CHENNAI: Illegal immigration is mammoth issue today — in present-day Europe, migration has become a brutal fight for survival. Haider Rashid’s tautly narrated 72-minute feature “Europa,” which premiered at the Cannes Film Festival, brings strong emotions to the thriller genre to present the moving story of Iraqi refugee Kamal (played with steely nerve by Adam Ali). His struggle to avoid the clutches of law-enforcers and thugs to reach his destination is surprisingly brutal and forcefully underlines the sad story of how migrants are treated.
Kamal’s flight to Bulgaria via Turkey is fraught with danger and the possibility of death, and each of the seemingly impossible hurdles he faces is portrayed with a heartbreaking ferocity.
The film follows Kamal as he survives a nightmarish ordeal one night and begins his arduous trek across mountains and crossing leech-infested waters, all the while evading cops and police helicopters. There is nail-biting tension when Kamal has to climb a tree to escape gun-toting men in uniform, but he has to also avoid “migrant hunters” — civilian vigilante groups determined to kill rather than allow anybody to illegally enter their country.
Based on events that have occurred on the “Balkan Route,” “Europa” gives the context at the beginning when we learn about the complicity between criminal gangs and border-patrol agents. As Kamal trudges on, hungry and thirsty, with danger lurking at every nook of the woods, he watches a landscape that is deadly and also idyllic, which seems like a strong symbolism for better times to come. While every rock and boulder is a terrifying impediment, the sight of a waterfall, berries and birds eggs provide him life-sustaining hope. Kamal’s laboured breathing — arising from sheer exhaustion and fear — form the main soundtrack of the film.
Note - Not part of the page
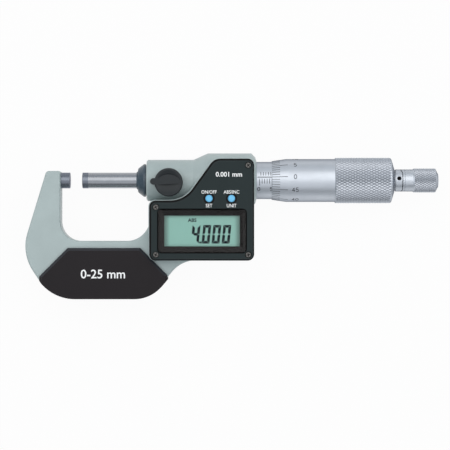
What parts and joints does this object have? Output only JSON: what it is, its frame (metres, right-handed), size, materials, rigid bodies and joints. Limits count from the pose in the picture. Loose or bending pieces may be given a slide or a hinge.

Rashid’s handheld camera captures the oppressiveness of Kamal’s situation, as well as his mental turmoil, and the closeups of his face make a powerful visual for a document of distress. There is hardly any dialogue in the entire work and, as we watch the narrative from Kamal’s point of view, this appears both as strength and perhaps as the movie's weakness as well.
It is not an easy work to watch, and may do well in arthouse and festival circuits, but beyond these its appeal may be limited.